1. Magnetic Separation - Key Step

• High-Intensity Magnetic Separation (HIMS): First, strongly magnetic ilmenite and garnet are separated using a high-intensity magnetic separator (e.g., induced roll magnetic separator).

• Medium/Weak Intensity Magnetic Separation: The magnetic field is then adjusted to extract monazite. Monazite, being weakly magnetic, reports to the magnetic product.

• Non-Magnetic Product: The remaining non-magnetic product is primarily enriched in zircon and rutile.

• Principle: Monazite possesses weak electromagnetic properties (due to its rare earth and thorium content). By adjusting the magnetic field intensity of the separator, it can be separated from non-magnetic minerals (e.g., zircon) and strongly magnetic minerals (e.g., magnetite, ilmenite).

  

2. High-Tension Electrostatic Separation

• Principle: Separates minerals based on differences in electrical conductivity within a high-voltage electric field. Monazite is a poor conductor, while rutile and ilmenite have relatively better conductivity.

• Application: Mainly used to separate zircon (poor conductor) from rutile (conductor), and also for further purification of the monazite concentrate by removing residual conductive minerals.

  

3. Flotation - Core Purification Method

• Modifiers/Depressants: Commonly used depressants like oxalic acid and sodium silicate inhibit zircon and quartz.

• Collectors: Fatty acid collectors (e.g., oleic acid, oxidized paraffin soap) or hydroxamate collectors are used, which selectively adsorb onto the monazite surface, rendering it hydrophobic.

• pH Modifiers: Flotation is typically conducted under acidic or weakly acidic conditions (pH 2-6), the optimal environment for monazite flotation.

• Principle: When magnetic and electrostatic separation cannot achieve a sufficiently high-grade concentrate, flotation is the final and most effective purification method. It exploits differences in the physicochemical surface properties between monazite and minerals like zircon and quartz.

• Reagent Scheme (Critical):

• Process: After flotation (often involving one roughing, two scavenging, and three cleaning stages), a high-quality monazite concentrate with a grade exceeding 95% can be obtained.

  

4. Other Methods:

• Electrostatic Separation: Similar to high-tension separation, used for separating minerals based on conductivity differences in a dry environment.

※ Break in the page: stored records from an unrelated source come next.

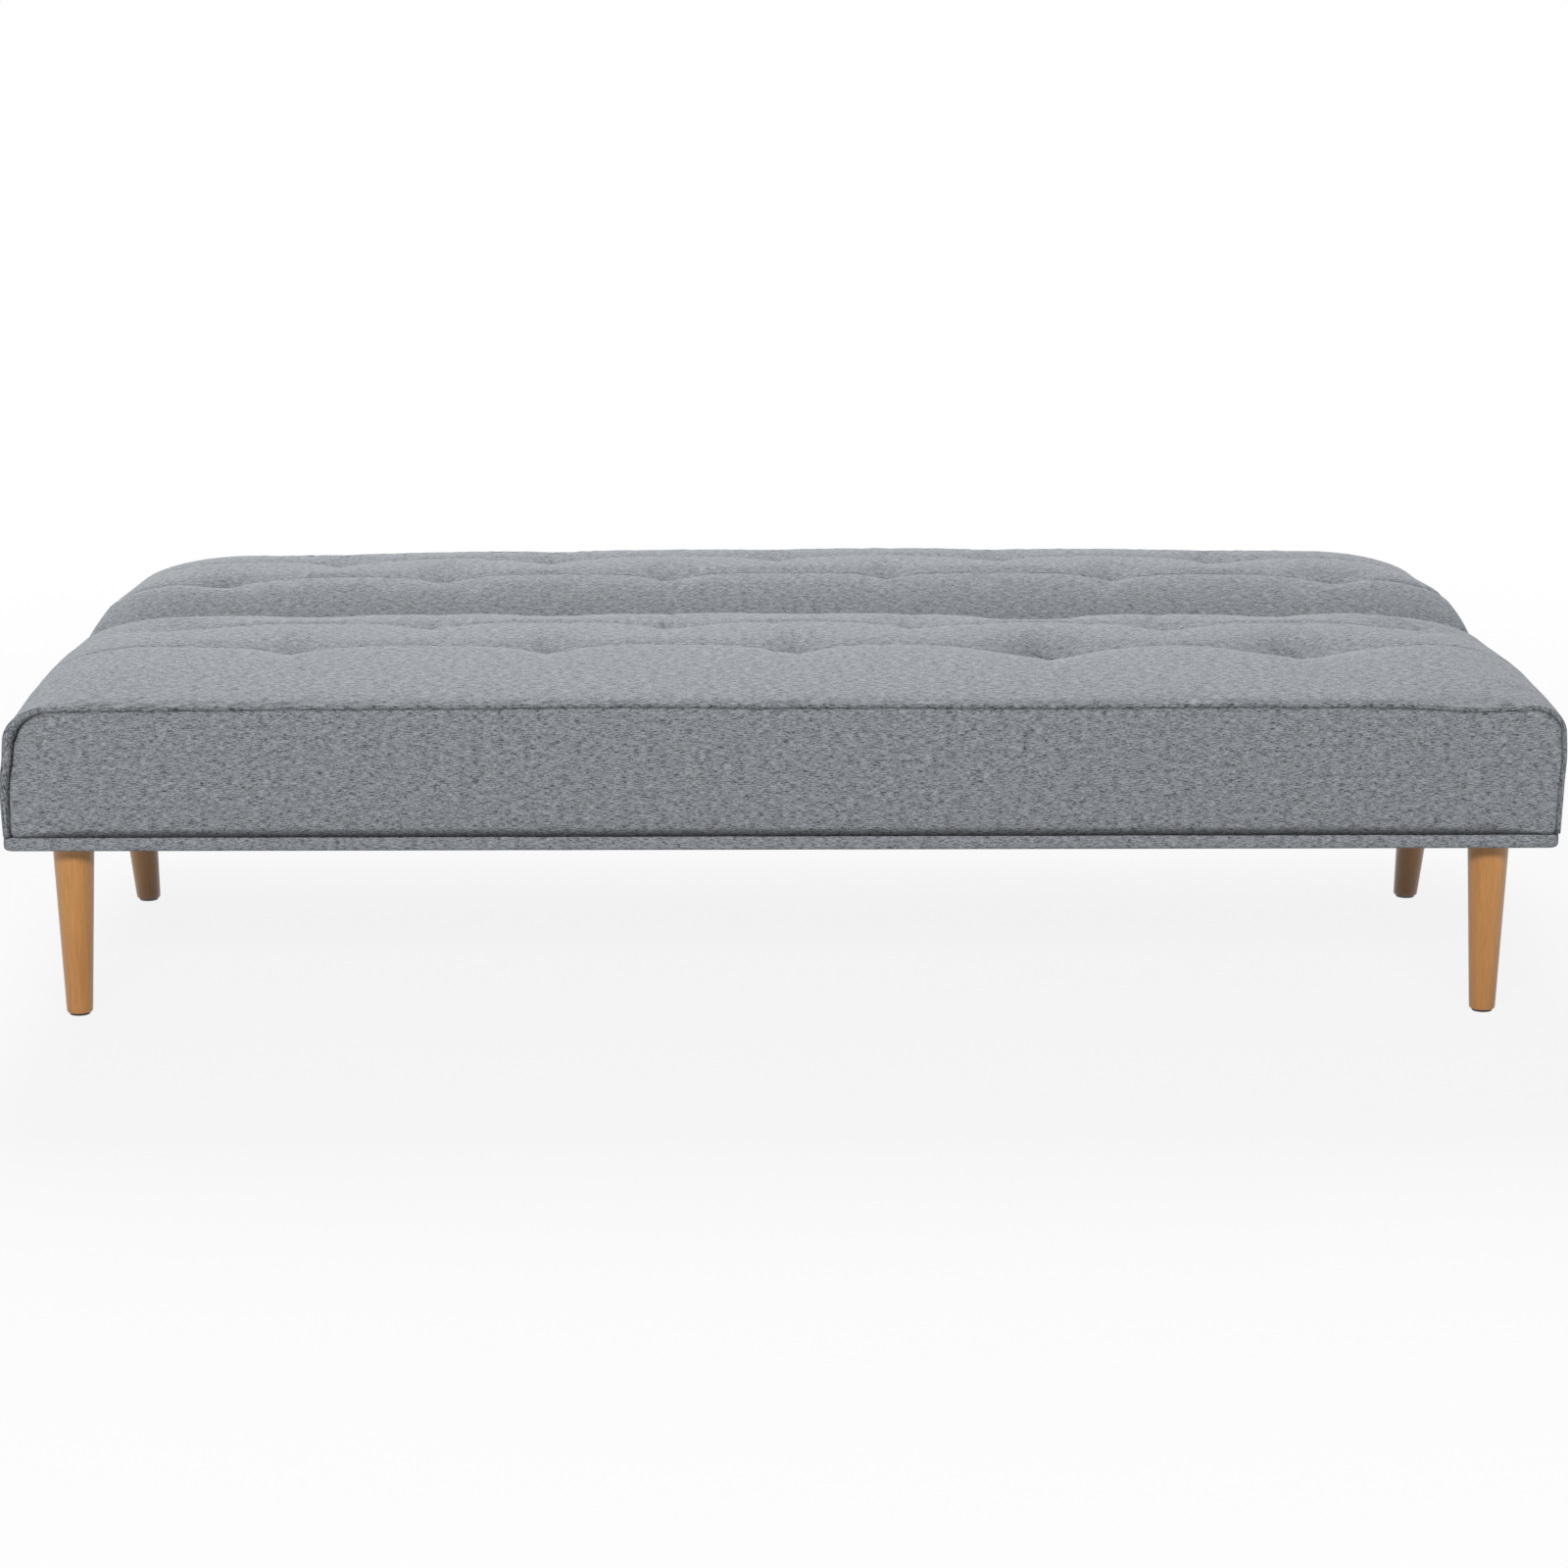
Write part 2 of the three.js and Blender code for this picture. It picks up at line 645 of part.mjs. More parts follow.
// A unit's soft pieces: foam block and its cover
function softPieces(name, pad, side) {
  const pockets = hingePockets(side);
  const bottomZ = slatTopZ + clearance;
  add(`${name}_foam`, surface(cut(foamSolid(pad, 0, bottomZ), ...pockets)), foam);
  const hollow = foamSolid(pad, clearance, underZ);
  add(`${name}_cover`, surface(cut(solid(loft(pad)), hollow, ...pockets)), cloth);
}

// A plinth batten across the whole width, with its outer corners rounded. outward is -1 or 1 in y.
function endPlinth(outerY, outward) {
  const half = halfWidth - plinthInset;
  const face = outerY - outward * plinthInset;
  const innerY = face - outward * plinthBoard;
  const shape = new THREE.Shape();
  shape.moveTo(half, innerY);
  shape.lineTo(-half, innerY);
  shape.lineTo(-half, face - outward * plinthCorner);
  const start = Math.PI;
  const quarter = outward * (Math.PI / 2);
  const arcs = [
    [-half + plinthCorner, start, start - quarter],
    [half - plinthCorner, start - quarter, start - 2 * quarter],
  ];
  for (const [x, from, to] of arcs)
    shape.absarc(x, face - outward * plinthCorner, plinthCorner, from, to, outward > 0);
  const bar = new THREE.ExtrudeGeometry(shape, {
    depth: plinthHeight - 2 * plinthEdge,
    curveSegments: bandSteps,
    bevelEnabled: true,
    bevelSize: plinthEdge,
    bevelOffset: -plinthEdge,
    bevelThickness: plinthEdge,
    bevelSegments: bevelSteps,
  });
  return bar.translate(0, 0, underZ + plinthEdge);
}

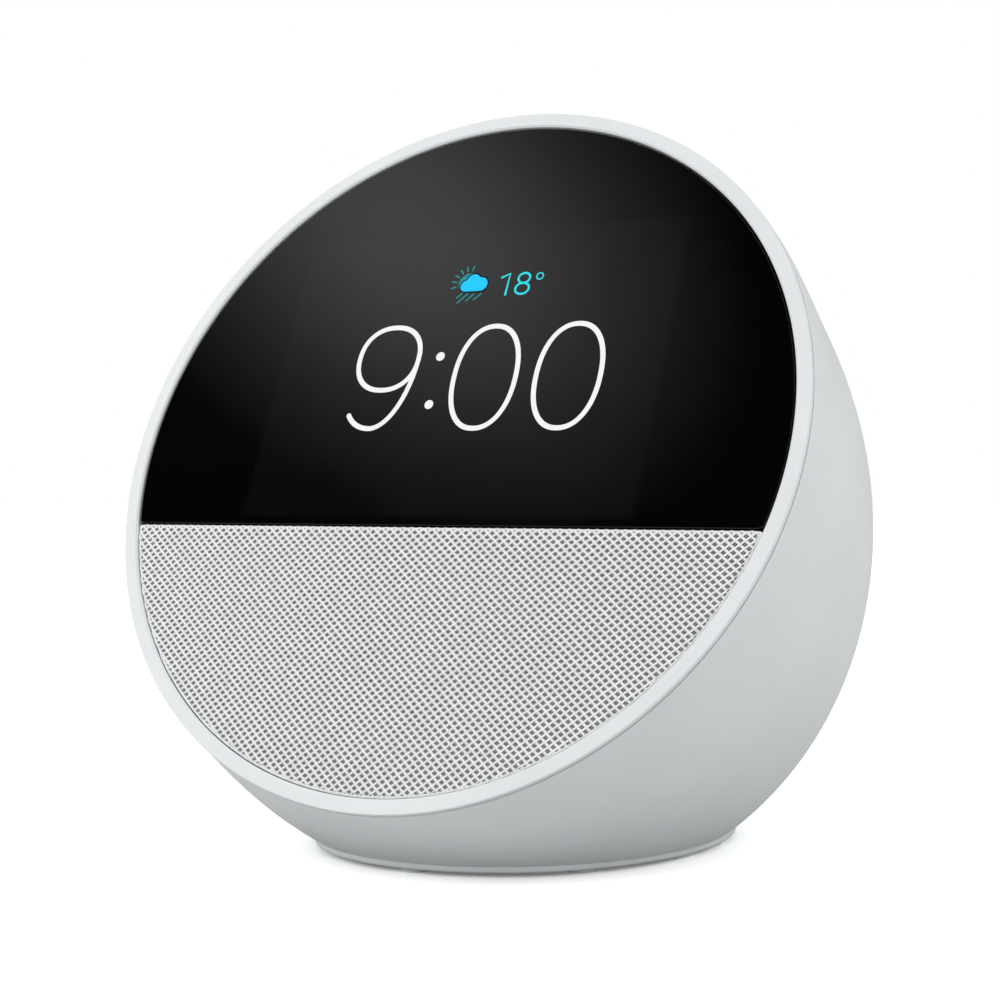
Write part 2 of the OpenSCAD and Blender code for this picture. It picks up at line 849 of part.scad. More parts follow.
front_ring();
cover_glass();
grille_cloth();
grille_frame();
face_frame();
face_screws();
glass_adhesive();
optical_adhesive();
display_panel();
display_backlight();
display_foam();
display_bracket();
bracket_screws();
display_ribbon();
rear_shell();
base_plate();
base_screws();
foot_pads();
speaker_gasket();
speaker_basket();
speaker_surround();
speaker_cone();
speaker_dust_cap();
speaker_voice_coil();
speaker_spider();
speaker_top_plate();
speaker_magnet();
speaker_yoke();
speaker_enclosure();
enclosure_screws();
speaker_lead();
main_board();
board_screws();
board_connectors();
processor();
processor_shield();
radio_module();
radio_shield();
thermal_pad();
heat_spreader();
volume_down_button();
microphone_mute_button();
volume_up_button();
volume_down_actuator();
microphone_mute_actuator();
volume_up_actuator();
button_switches();
button_board();
button_carrier();
carrier_screws();
microphones();
microphone_boards();
microphone_gaskets();
antennas();
power_jack();
power_jack_pin();
power_board();
power_board_screws();
power_lead();
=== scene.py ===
import json
import math

import bmesh
import bpy
from mathutils import Matrix, Vector


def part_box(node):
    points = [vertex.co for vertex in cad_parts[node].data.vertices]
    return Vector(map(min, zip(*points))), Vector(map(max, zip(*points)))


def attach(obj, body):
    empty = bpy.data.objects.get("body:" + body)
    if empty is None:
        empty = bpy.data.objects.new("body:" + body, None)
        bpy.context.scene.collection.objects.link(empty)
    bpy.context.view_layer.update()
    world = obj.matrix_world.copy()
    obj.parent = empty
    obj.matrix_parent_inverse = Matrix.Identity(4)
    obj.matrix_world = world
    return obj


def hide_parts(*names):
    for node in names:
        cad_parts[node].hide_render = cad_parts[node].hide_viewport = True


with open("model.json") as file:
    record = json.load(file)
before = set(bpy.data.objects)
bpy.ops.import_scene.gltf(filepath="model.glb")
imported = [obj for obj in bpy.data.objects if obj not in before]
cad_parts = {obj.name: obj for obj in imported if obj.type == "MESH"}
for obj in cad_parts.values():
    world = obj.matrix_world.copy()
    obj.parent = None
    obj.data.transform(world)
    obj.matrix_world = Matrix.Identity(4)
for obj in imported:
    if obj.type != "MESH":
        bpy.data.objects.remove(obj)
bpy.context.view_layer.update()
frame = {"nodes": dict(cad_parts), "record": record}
MM = 0.001


# ---- Place of the face, and the camera ----
# The round face leans back from upright. Its middle is worked out from the display panel,
# which lies parallel to it, and the camera looks at it from the right, at the object's height.

FACE_TILT = math.radians(24.4)
SCREEN_RISE = 12 * MM
PANEL_DEPTH = 2.2 * MM
CAMERA_AZIMUTH = math.radians(29.347)
CAMERA_ELEVATION = math.radians(0.262)
CAMERA_DISTANCE = 300 * MM
CAMERA_SIDE = 8.356 * MM
CAMERA_HEIGHT = 52.976 * MM
CAMERA_LENS = 73.702

panel_low, panel_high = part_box("display_panel")
face_turn = Matrix.Rotation(math.pi / 2 - FACE_TILT, 4, "X")
face_centre = (panel_low + panel_high) / 2 - face_turn @ Vector((0, SCREEN_RISE, -PANEL_DEPTH))
at_face = Matrix.Translation(face_centre) @ face_turn

side_way = Vector((math.cos(CAMERA_AZIMUTH), math.sin(CAMERA_AZIMUTH), 0))
back_way = Vector((
    math.sin(CAMERA_AZIMUTH) * math.cos(CAMERA_ELEVATION),
    -math.cos(CAMERA_AZIMUTH) * math.cos(CAMERA_ELEVATION),
    math.sin(CAMERA_ELEVATION),
))
camera = bpy.data.objects.new("camera", bpy.data.cameras.new("camera"))
camera.data.lens = CAMERA_LENS
camera.location = (
    Vector((0, face_centre.y, CAMERA_HEIGHT)) + side_way * CAMERA_SIDE + back_way * CAMERA_DISTANCE
)
camera.rotation_mode = "QUATERNION"
camera.rotation_quaternion = (-back_way).to_track_quat("-Z", "Y")
bpy.context.scene.collection.objects.link(camera)
bpy.context.scene.camera = camera
bpy.context.scene.view_settings.view_transform = "Standard"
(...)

• Acid Leaching: Leaching the monazite concentrate with dilute acid can remove surface contaminants and some radioactive elements, further improving product quality.

III. Process Characteristics and Considerations

1. Radiation Safety: This is the paramount concern throughout the entire process. Workers must be equipped with protective gear; dust and radiation must be monitored; and tailings require proper disposal and management.

2. Integrated Process: No single method can effectively separate monazite. A flexible combination of gravity-magnetic-flotation-electrostatic separation must be employed based on the ore's characteristics.

3. Reagent Sensitivity: The flotation process is highly sensitive to reagent type, dosage, and pH. Detailed beneficiation testing is necessary to determine optimal conditions.

4. Comprehensive Resource Recovery: Monazite is rarely the sole target mineral. An economically viable plant must comprehensively recover other valuable heavy minerals like zircon, ilmenite, and rutile to achieve product diversification.

Summary

Monazite is an important source of light rare earth elements and thorium, primarily recovered from placer deposits. Its beneficiation is a typical multi-step physico-chemical separation process:

Run-of-Mine Ore → Washing/Screening → Gravity Separation (Spiral /Shaking Table) → Heavy Sand Concentrate → Magnetic Separation (Remove Ilmenite/Garnet, Concentrate Monazite) → Electrostatic Separation/Flotation (Separate Zircon/Rutile, Purify Monazite) → Monazite Concentrate.

Throughout the entire process, radiation protection and comprehensive resource recovery are crucial for ensuring the project's technical, economic, and environmental feasibility.